Belgian colonial civil servant

Jean-Paul Harroy (4 May 1909 – 8 July 1995) was a Belgian colonial civil servant who served as the last Governor and only Resident-General of Ruanda-Urundi. His term coincided with the Rwandan Revolution and the assassination of the popular Burundian political leader Prince Louis Rwagasore. It has been alleged that Harroy may have been implicated in the murder.

==Education and career==
Jean-Paul Harroy studied at the Solvay Business School from which he graduated as a business engineer in 1931. In 1936, he obtained a degree in colonial sciences at the Free University of Brussels and in 1946 the title of doctor in colonial sciences. His thesis addressed soil erosion in Central Africa and was entitled Afrique, terre qui meurt, la dégradation des sols africains sous l'influence de la colonisation ("Africa, a dying land: The Degradation of African Soils under the Influence of Colonization"). This thesis had a certain international impact, both in the United States and in the Soviet Union, and Harroy was widely seen as a leading expert on applied ecology in Africa.

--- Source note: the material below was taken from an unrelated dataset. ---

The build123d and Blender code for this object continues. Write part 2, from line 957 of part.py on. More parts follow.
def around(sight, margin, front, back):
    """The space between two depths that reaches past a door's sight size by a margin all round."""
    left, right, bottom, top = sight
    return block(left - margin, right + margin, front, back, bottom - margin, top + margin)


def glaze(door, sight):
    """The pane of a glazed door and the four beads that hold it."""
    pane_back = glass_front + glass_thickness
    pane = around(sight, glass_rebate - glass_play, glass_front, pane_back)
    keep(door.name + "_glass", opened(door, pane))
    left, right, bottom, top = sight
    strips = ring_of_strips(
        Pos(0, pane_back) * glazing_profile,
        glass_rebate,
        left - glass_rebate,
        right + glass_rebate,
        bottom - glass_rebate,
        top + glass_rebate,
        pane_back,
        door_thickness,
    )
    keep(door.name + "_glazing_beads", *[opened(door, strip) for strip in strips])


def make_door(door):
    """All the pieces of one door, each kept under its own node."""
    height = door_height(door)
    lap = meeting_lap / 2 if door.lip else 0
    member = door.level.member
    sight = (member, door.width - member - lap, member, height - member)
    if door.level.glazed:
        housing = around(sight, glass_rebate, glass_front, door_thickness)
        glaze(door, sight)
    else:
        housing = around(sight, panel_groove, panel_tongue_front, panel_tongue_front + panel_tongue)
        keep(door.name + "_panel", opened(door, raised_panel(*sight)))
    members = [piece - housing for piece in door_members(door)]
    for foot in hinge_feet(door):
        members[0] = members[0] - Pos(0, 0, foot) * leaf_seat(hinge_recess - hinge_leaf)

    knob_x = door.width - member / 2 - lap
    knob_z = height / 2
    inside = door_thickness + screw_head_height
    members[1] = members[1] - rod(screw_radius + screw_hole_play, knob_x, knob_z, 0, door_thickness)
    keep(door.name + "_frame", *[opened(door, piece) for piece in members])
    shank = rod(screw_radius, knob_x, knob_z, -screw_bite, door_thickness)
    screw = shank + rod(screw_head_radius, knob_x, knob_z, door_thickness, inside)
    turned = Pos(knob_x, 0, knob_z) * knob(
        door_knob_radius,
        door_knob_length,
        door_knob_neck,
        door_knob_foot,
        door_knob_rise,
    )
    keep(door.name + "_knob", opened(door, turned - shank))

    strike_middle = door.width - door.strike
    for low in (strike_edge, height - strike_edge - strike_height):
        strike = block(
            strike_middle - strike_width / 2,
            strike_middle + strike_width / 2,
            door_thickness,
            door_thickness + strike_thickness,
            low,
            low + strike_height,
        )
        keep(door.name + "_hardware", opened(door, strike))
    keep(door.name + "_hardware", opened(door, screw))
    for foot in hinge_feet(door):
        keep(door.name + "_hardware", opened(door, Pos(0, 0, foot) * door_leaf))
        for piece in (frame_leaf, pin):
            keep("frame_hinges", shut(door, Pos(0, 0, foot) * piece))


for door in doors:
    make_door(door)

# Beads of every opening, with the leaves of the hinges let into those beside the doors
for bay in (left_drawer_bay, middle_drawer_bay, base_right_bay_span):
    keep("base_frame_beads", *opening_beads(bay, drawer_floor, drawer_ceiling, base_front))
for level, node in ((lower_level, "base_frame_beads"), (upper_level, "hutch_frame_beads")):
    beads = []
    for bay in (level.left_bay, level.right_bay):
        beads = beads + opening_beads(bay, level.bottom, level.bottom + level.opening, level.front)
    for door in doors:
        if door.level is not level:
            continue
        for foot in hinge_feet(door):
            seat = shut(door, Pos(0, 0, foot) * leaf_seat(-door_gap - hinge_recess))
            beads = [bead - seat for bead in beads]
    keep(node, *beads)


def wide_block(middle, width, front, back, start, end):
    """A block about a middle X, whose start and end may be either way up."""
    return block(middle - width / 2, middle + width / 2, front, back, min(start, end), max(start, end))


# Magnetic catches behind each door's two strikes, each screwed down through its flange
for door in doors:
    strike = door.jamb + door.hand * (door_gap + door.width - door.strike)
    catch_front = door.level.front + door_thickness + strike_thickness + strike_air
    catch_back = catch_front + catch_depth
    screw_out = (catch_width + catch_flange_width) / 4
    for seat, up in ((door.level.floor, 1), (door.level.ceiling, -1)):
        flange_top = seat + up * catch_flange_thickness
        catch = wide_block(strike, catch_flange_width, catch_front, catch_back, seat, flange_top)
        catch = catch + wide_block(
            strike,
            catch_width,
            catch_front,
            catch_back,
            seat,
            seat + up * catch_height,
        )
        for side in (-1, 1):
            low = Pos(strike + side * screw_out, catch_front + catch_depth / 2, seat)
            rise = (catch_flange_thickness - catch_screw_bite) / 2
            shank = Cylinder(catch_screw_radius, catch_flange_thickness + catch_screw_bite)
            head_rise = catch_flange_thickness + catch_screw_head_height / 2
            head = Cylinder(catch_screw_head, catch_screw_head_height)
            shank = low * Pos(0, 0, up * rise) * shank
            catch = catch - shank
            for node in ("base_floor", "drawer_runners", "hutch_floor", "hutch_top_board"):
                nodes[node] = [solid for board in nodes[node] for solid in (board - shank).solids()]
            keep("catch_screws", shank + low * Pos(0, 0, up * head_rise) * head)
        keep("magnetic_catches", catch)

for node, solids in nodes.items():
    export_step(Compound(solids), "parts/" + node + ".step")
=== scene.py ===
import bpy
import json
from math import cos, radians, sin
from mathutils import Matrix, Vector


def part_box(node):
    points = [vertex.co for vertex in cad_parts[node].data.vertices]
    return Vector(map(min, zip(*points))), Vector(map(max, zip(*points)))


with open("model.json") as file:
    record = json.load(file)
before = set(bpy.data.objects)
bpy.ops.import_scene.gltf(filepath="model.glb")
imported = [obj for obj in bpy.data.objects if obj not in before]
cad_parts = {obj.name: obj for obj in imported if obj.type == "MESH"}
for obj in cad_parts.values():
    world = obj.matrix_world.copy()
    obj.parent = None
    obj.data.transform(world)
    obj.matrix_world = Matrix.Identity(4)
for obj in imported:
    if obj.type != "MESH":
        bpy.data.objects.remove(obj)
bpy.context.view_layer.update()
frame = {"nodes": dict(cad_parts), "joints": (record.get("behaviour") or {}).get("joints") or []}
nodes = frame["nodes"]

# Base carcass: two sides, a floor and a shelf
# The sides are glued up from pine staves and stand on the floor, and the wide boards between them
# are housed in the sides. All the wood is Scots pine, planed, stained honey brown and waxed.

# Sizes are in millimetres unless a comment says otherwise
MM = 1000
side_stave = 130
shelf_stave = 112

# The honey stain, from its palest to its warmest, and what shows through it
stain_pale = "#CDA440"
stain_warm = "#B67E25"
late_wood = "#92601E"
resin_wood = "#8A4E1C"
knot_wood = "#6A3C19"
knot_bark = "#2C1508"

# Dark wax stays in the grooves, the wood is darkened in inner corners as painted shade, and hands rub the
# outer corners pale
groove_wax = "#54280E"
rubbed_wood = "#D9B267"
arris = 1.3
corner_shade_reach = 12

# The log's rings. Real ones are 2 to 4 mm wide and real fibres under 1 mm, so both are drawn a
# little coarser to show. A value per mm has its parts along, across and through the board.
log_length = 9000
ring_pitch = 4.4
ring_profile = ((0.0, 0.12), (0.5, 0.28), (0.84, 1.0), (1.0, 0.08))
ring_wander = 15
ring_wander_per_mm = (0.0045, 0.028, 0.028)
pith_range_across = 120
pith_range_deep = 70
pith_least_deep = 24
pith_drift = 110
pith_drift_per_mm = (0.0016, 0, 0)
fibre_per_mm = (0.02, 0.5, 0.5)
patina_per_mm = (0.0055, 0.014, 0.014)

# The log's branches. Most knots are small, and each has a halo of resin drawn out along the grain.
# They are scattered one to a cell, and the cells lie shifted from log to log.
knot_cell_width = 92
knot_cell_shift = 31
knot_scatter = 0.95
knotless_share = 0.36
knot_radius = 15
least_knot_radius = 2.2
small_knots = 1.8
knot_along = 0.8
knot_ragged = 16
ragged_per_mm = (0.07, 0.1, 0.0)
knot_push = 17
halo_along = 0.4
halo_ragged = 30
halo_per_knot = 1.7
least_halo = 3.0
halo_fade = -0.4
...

From 1932 to 1935 Jean-Paul Harroy worked in the family company before being appointed to manage the Institut des Parcs Nationaux du Congo belge, a precursor of the Institut Congolais pour la Conservation de la Nature. From 1948 to 1955, Jean-Paul Harroy was the first secretary-general of the International Union for Protection of Nature, later to become the International Union for Conservation of Nature (IUCN).

==Controversy and the assassination of Prince Louis Rwagasore==
Harroy arrived in Ruanda-Urundi in 1955 and served as the territory's Governor in addition to being the Vice Governor-General of the Belgian Congo. Following Urundi's formal request for independence on 20 January 1959, Urundi's first democratic elections took place on 8 September 1961. These elections were won by the Union for National Progress, a multi-ethnic unity party led by Prince Louis Rwagasore, which won just over 80 percent of the electorate's votes. In the wake of the elections, on 13 October, Rwagasore was assassinated. The assassination was planned by members of the pro-Belgian Christian Democratic Party (PDC). Rwagasore had been a notable critic of Harroy's administration. Prior to his execution, the assassin Jean (Ioannis) Kageorgis explicitly accused Harroy and Roberto Régnier of responsibility in the murder.

René Lemarchand has written that "Harroy is seen by many Barundi as the incarnation of the devil. A more measured assessment suggests that he will probably go down in history as one of the most irresponsible and inept colonial civil servants to preside over the dissolution of colonial rule in Africa."

==Later life==
Following his rule as Governor-General of Ruanda-Urundi, Harroy went on to work as a professor at Free University of Brussels. He published memoirs recounting his colonial service in 1987. He died in 1995 at Ixelles, a suburb of Brussels.

==Authography==
- Burundi, 1955–1962: Souvenirs d'un combattant d'une guerre perdue (1987)
- Rwanda, de la féodalité à la démocratie (1955-1962). Bruxelles, éditions Hayez, 1984. 512 p.